Comments on the supplemental NOPR are due 30 days after publication in the Federal Register.

Addressing the workshop announced by Glick and improved coordination with the National Association of Regulatory Utility Commissioners (NARUC), Clements praised efforts to improve transmission planning and technologies to make existing facilities more efficient. She referred to a Princeton University study that estimates reaching net zero greenhouse gas emission targets by 2050 would require roughly 60% more high-voltage transmission assets by 2030, with a tripling of the infrastructure by 2050. It is appropriate to engage with state regulators given their integral role on transmission siting, Clements said.

Outreach with NARUC took place over the past few weeks to figure out a way for federal and state regulators to work in a more formal manner on transmission issues, where authority is split, Glick said. He has a sense of urgency on grid enhancements and is interested in pursuing the shared-savings approach further to supplement the record at FERC, he said at the press conference.
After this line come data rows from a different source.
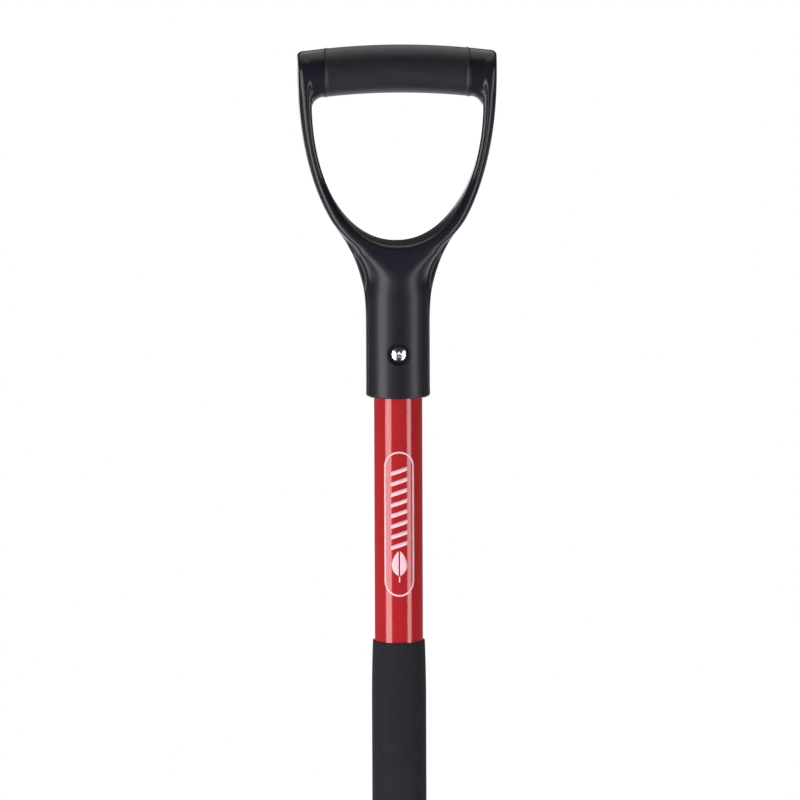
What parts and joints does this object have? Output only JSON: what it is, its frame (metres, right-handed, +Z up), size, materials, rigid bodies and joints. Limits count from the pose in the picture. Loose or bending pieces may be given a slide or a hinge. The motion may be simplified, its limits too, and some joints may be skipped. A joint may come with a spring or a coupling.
{
  "type": "round point shovel",
  "caption": "Digging shovel with a moulded D grip, a coated steel tube shaft with a rubber sleeve, and a riveted, dished round-point steel blade with forward-turned treads.",
  "frame": {"origin": "the middle of the underside of the grip's crossbar, where the tool hangs on a hook or a rail", "axes": "+Z up along the shaft, towards the grip; +X to the right across the grip; -Y towards the front, which is the dished face of the blade and the side of the screw head"},
  "size_m": [0.2168, 0.0871, 1.0402],
  "materials": {
    "grip_plastic": "satin moulded polypropylene",
    "grip_rubber": "matt soft-touch cover",
    "screw_zinc": "bright zinc plate",
    "tube_red": "glossy red powder coat",
    "print_pale": "pale screen print",
    "sleeve_rubber": "matt black sleeve",
    "plug_wood": "bare hardwood",
    "head_steel": "black oven-baked coat, worn at the edge",
    "rivet_steel": "plain steel rivets"
  },
  "bodies": {
    "root": {"grip_frame": "grip_plastic", "grip_cover": "grip_rubber", "grip_screw": "screw_zinc", "grip_washer": "screw_zinc", "grip_nut": "screw_zinc", "shaft_tube": "tube_red", "shaft_print": "print_pale", "mid_grip": "sleeve_rubber", "shaft_dowel": "plug_wood", "socket": "head_steel", "socket_rivets": "rivet_steel", "frog_plate": "head_steel", "blade": "head_steel"}
  },
  "joints": []
}
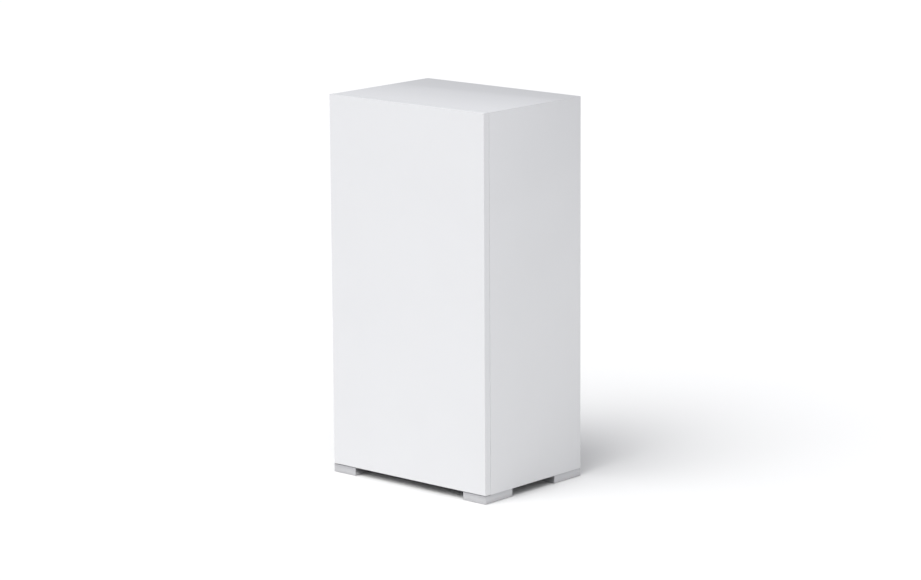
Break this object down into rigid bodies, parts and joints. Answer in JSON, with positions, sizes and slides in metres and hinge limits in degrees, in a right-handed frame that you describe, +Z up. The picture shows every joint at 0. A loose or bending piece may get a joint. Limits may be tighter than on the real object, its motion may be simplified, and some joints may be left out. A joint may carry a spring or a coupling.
{
  "type": "mini fridge",
  "caption": "Slim upright compact refrigerator: plain white box with a flush handleless slab door, shelves, door bins, chiller box, rear condenser and block feet.",
  "frame": {"origin": "centre of the base, at floor level", "axes": "+Z up, -Y is the door side, +X to the right of someone who faces the door"},
  "size_m": [0.446, 0.322, 0.85],
  "materials": {
    "white_enamel": "satin",
    "white_frame_enamel": "satin",
    "galvanised_sheet": "matte",
    "grey_back_sheet": "matte",
    "black_enamel": "satin",
    "brushed_foot_metal": "satin",
    "zinc_steel": "satin",
    "copper": "satin",
    "evaporator_aluminium": "satin",
    "white_liner_plastic": "satin",
    "white_moulded_plastic": "satin",
    "clear_bin_plastic": "gloss",
    "shelf_glass": "polished",
    "frosted_lens": "satin",
    "gasket_rubber": "matte",
    "black_rubber": "matte",
    "black_plastic": "matte",
    "grey_plastic": "matte",
    "nylon": "satin",
    "foam": "matte",
    "circuit_board": "satin"
  },
  "bodies": {
    "cabinet": {"left_side_panel": "white_enamel", "right_side_panel": "white_enamel", "top_panel": "white_enamel", "front_frame": "white_frame_enamel", "base_plate": "galvanised_sheet", "compressor_bay_shroud": "galvanised_sheet", "back_panel": "grey_back_sheet", "inner_liner": "white_liner_plastic", "insulation_foam": "foam", "front_left_foot": "brushed_foot_metal", "front_right_foot": "brushed_foot_metal", "rear_left_foot": "brushed_foot_metal", "rear_right_foot": "brushed_foot_metal", "foot_pads": "black_rubber", "foot_screws": "zinc_steel", "top_hinge_bracket": "zinc_steel", "top_hinge_screws": "zinc_steel", "hinge_pins": "zinc_steel", "hinge_thrust_washer": "nylon", "shelf_1_glass": "shelf_glass", "shelf_2_glass": "shelf_glass", "shelf_1_trim": "white_moulded_plastic", "shelf_2_trim": "white_moulded_plastic", "chiller_box": "evaporator_aluminium", "chiller_hangers": "white_moulded_plastic", "chiller_bezel": "white_moulded_plastic", "drip_tray": "clear_bin_plastic", "thermostat_housing": "white_moulded_plastic", "thermostat": "black_plastic", "lamp_lens": "frosted_lens", "lamp_board": "circuit_board", "compressor_shell": "black_enamel", "compressor_plate": "black_enamel", "compressor_grommets": "black_rubber", "compressor_bolts": "zinc_steel", "terminal_box": "black_plastic", "discharge_pipe": "copper", "condenser_tube": "black_enamel", "condenser_wires": "black_enamel", "condenser_brackets": "black_plastic", "filter_drier": "copper", "suction_pipe": "copper", "capillary_tube": "copper", "evaporation_pan": "black_plastic", "drain_tube": "grey_plastic", "inlet_bracket": "galvanised_sheet", "power_inlet": "black_plastic", "inlet_lead": "black_rubber"},
    "door": {"door_outer_panel": "white_enamel", "door_top_cap": "white_moulded_plastic", "door_bottom_cap": "white_moulded_plastic", "door_liner": "white_liner_plastic", "door_foam": "foam", "door_gasket": "gasket_rubber", "hinge_bushes": "nylon", "bottle_bin": "clear_bin_plastic", "middle_bin": "clear_bin_plastic", "upper_bin": "clear_bin_plastic"},
    "flap": {"chiller_flap": "white_moulded_plastic"},
    "knob": {"thermostat_knob": "grey_plastic"}
  },
  "joints": [
    {"name": "door_hinge", "type": "hinge", "parent": "cabinet", "child": "door", "pos_m": [-0.2165, -0.1545, 0.4345], "axis": [0, 0, -1], "range_deg": [0, 110]},
    {"name": "flap_hinge", "type": "hinge", "parent": "cabinet", "child": "flap", "pos_m": [-0.0325, -0.035, 0.799], "axis": [-1, 0, 0], "range_deg": [0, 80]},
    {"name": "knob_turn", "type": "hinge", "parent": "cabinet", "child": "knob", "pos_m": [0.157, -0.038, 0.774], "axis": [0, 1, 0], "range_deg": [0, 270]}
  ]
}
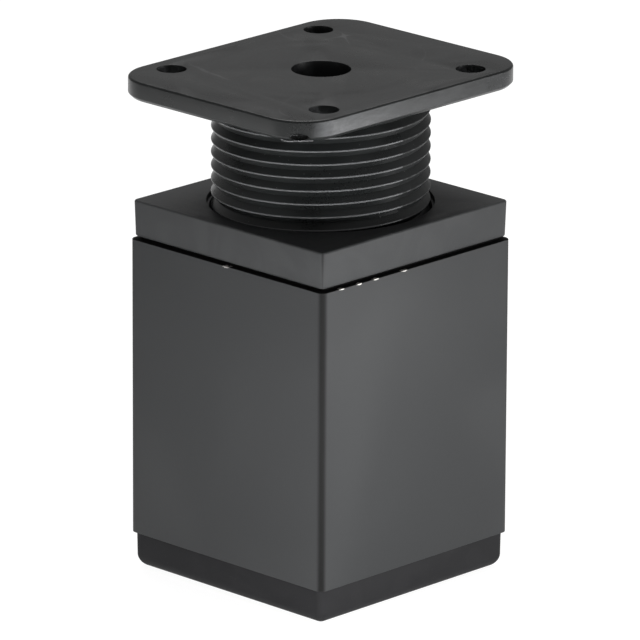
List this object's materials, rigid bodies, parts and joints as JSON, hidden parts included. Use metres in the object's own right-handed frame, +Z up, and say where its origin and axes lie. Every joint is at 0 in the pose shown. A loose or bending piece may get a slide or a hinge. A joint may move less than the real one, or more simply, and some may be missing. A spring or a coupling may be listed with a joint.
{
  "type": "adjustable square furniture leg",
  "caption": "Short black square tube furniture leg with a plastic foot cap, a threaded collar and a screw-in mounting plate that adjusts its height.",
  "frame": {"origin": "centre of the foot's underside, on the floor", "axes": "+Z up along the leg and the screw axis, X and Y square to the tube's faces, Y along the plate's long side"},
  "size_m": [0.05, 0.0608, 0.0963],
  "materials": {
    "foot_plastic": "black moulded plastic, matt",
    "tube_paint": "matt black paint on steel",
    "collar_plastic": "black moulded plastic, satin",
    "plate_plastic": "black moulded plastic, satin with faint flow marks"
  },
  "bodies": {
    "leg": {"foot_cap": "foot_plastic", "square_tube": "tube_paint", "threaded_collar": "collar_plastic"},
    "plate": {"mounting_plate": "plate_plastic"}
  },
  "joints": [
    {"name": "height_screw", "type": "slide", "parent": "leg", "child": "plate", "axis": [0, 0, 1], "range_m": [-0.021, 0.0025]}
  ]
}
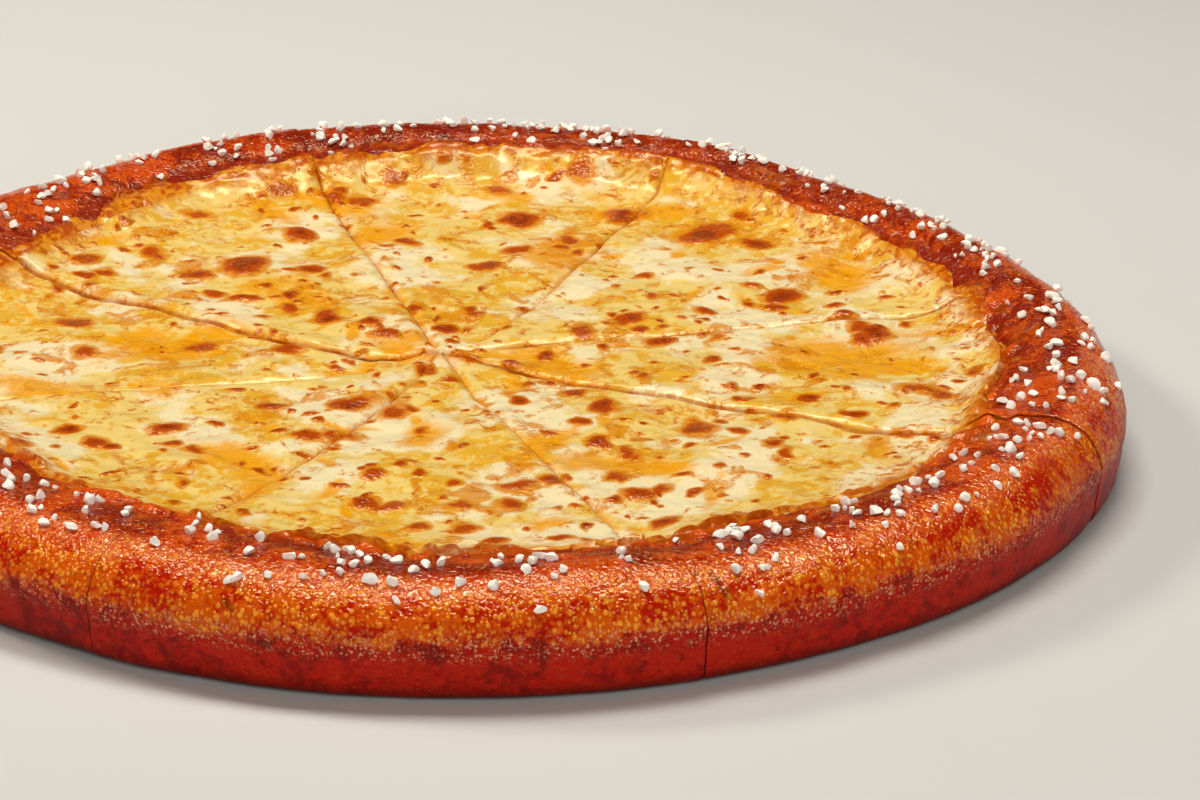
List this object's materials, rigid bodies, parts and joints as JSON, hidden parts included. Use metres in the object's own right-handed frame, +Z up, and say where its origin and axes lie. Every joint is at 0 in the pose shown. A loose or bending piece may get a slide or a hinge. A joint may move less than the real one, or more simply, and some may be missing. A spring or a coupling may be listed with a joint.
{
  "type": "sliced cheese pizza with a salted pretzel crust",
  "caption": "Round cheese pizza with a thick glazed pretzel rim under coarse salt, cut into slices that lie together.",
  "frame": {"origin": "on the surface that the pizza lies on, under the middle of its extents", "axes": "+Z up; +X to the right and +Y away from the viewer of the picture"},
  "size_m": [0.3598, 0.361, 0.0304],
  "materials": {
    "crust": "glazed baked dough, satin to glossy",
    "cheese": "melted and toasted, slightly oily",
    "salt": "milky coarse grains"
  },
  "bodies": {
    "root": {"crust_1": "crust", "crust_2": "crust", "crust_3": "crust", "crust_4": "crust", "crust_5": "crust", "crust_6": "crust", "crust_7": "crust", "crust_8": "crust", "cheese_1": "cheese", "cheese_2": "cheese", "cheese_3": "cheese", "cheese_4": "cheese", "cheese_5": "cheese", "cheese_6": "cheese", "cheese_7": "cheese", "cheese_8": "cheese"}
  },
  "joints": []
}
The technical conference had a good discussion on the shared savings approach and Glick hopes the workshop with NARUC can supplement the record for a way to proceed on that particular issue, he said.

Not surprisingly, since it raised the issue at the technical conference, the WATT Coalition praised the move to examine it further. “We are confident that this approach would lead to much wider deployment of grid-enhancing technologies, leading to a multitude of benefits,” said Rob Gramlich, executive director of the WATT Coalition. Those benefits include lower transmission congestion costs for consumers, increased deployment of renewable resources and jobs/revenue for localities where grid enhancements are added.

The current regulatory structure puts utilities in an unenviable position of choosing between the interests of their customers and their shareholders when it comes to transmission enhancements, Gramlich said in a statement. The shared savings model would align the incentives to reward both constituencies and position utilities to lead on transmission improvements for a clean energy transition, he said.